George Gooderham residence, northeast corner of St. George and Bloor streets, 1892. Credit: City of Toronto Archives.
The club's building was originally constructed between 1889 and 1892 as a residence for businessman George Gooderham Sr. (1830–1905) and his large family. Gooderham was a son of William Gooderham (1790–1881) and served as president of the Gooderham and Worts distillery. Click on Distillery District in the labels/tags below this post to find numerous posts about this fabulous spot.
The house was designed in the Romanesque Revival style by architect David Roberts Jr., who also designed the Gooderham Building downtown.
The "flatiron" building's triangular shape results from the confluence of Wellington Street, which follows the traditional Town of York grid, with Front Street, the irregular diagonal line derived from the 19th-century waterfront.

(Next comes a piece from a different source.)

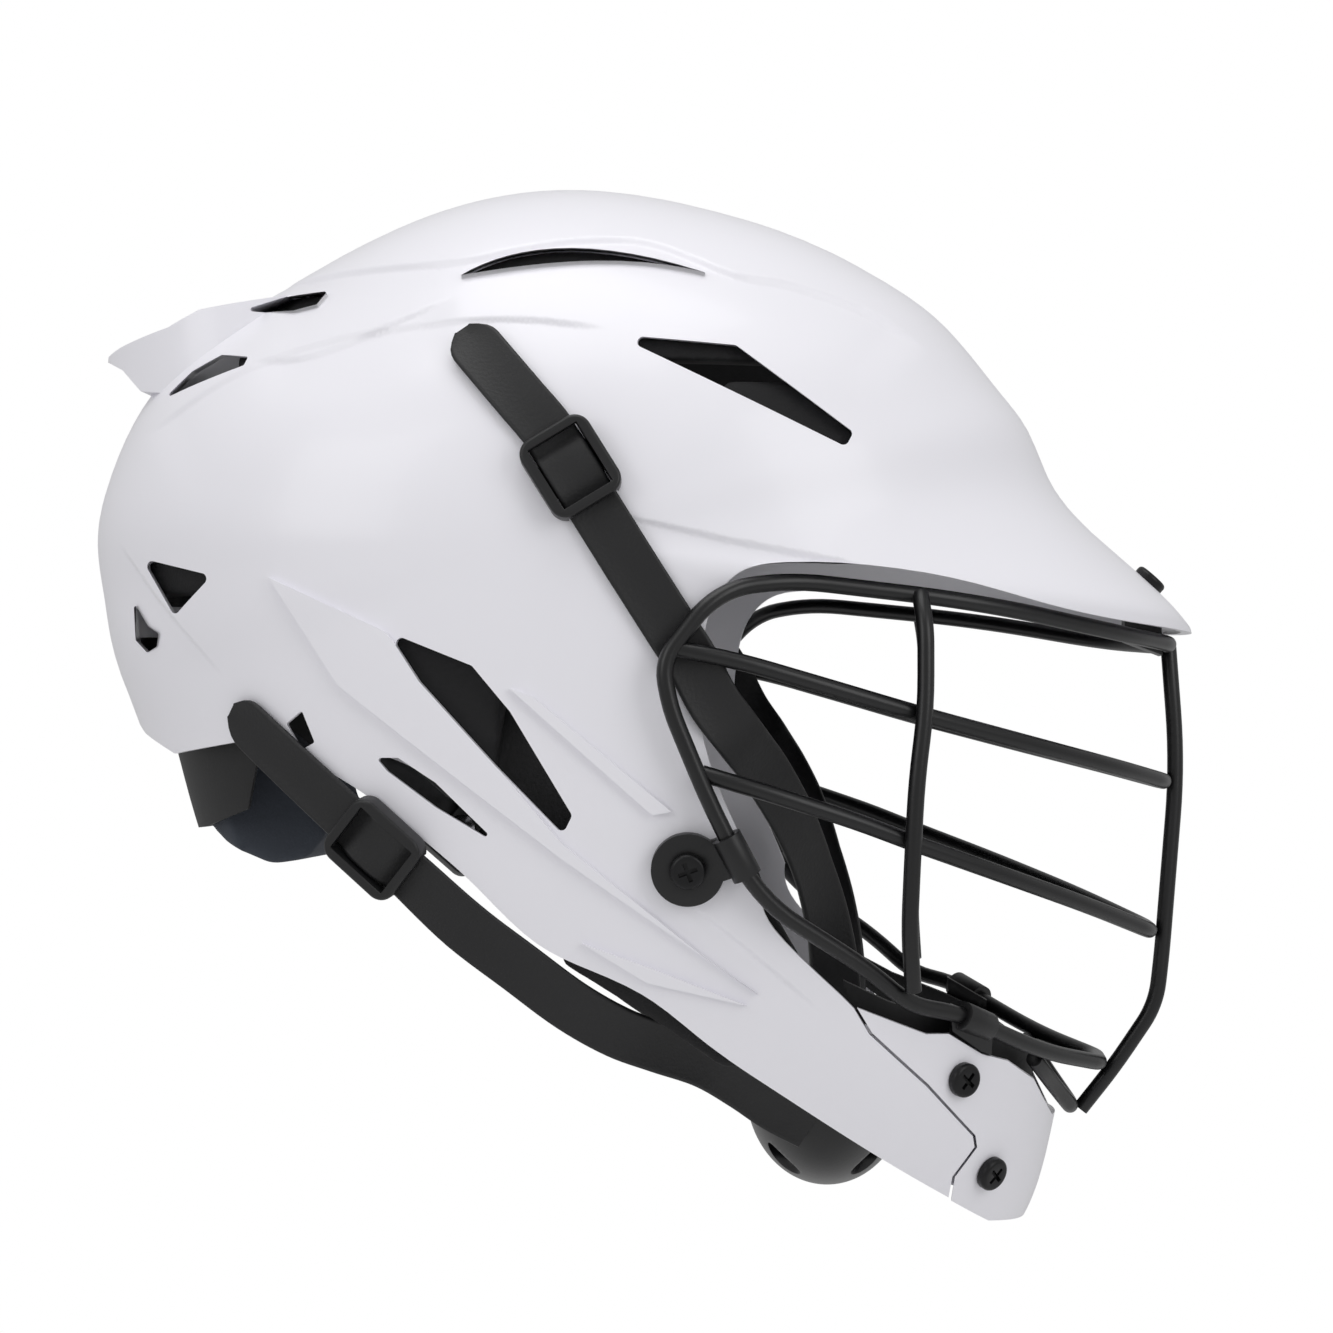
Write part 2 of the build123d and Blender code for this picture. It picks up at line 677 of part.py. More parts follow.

The four-and-a-half-storey red brick building is set on a high foundation that rises a half-storey above ground. A string course divides the second and third floors, with a decorative frieze and cornice above the fourth floor. A steeply pitched copper clad roof is pierced by a number of decorative dormers. A prominent tower with ogee arch windows distinguishes the roof line at the apex of the building. A textured façade results from a dominant pattern of fenestration on all floors. There are hood mouldings over the fourth floor windows. The brick work on the Gooderham Building is exceptional both in terms of the quality of the red bricks and the miniscule thickness of the modern joints.
After Gooderham died in May 1905, at the age of 75, his widow Harriet Gooderham (née Dean) sold the house and moved to a smaller home nearby at 224 St. George Street. The York Club has owned the building since 1910.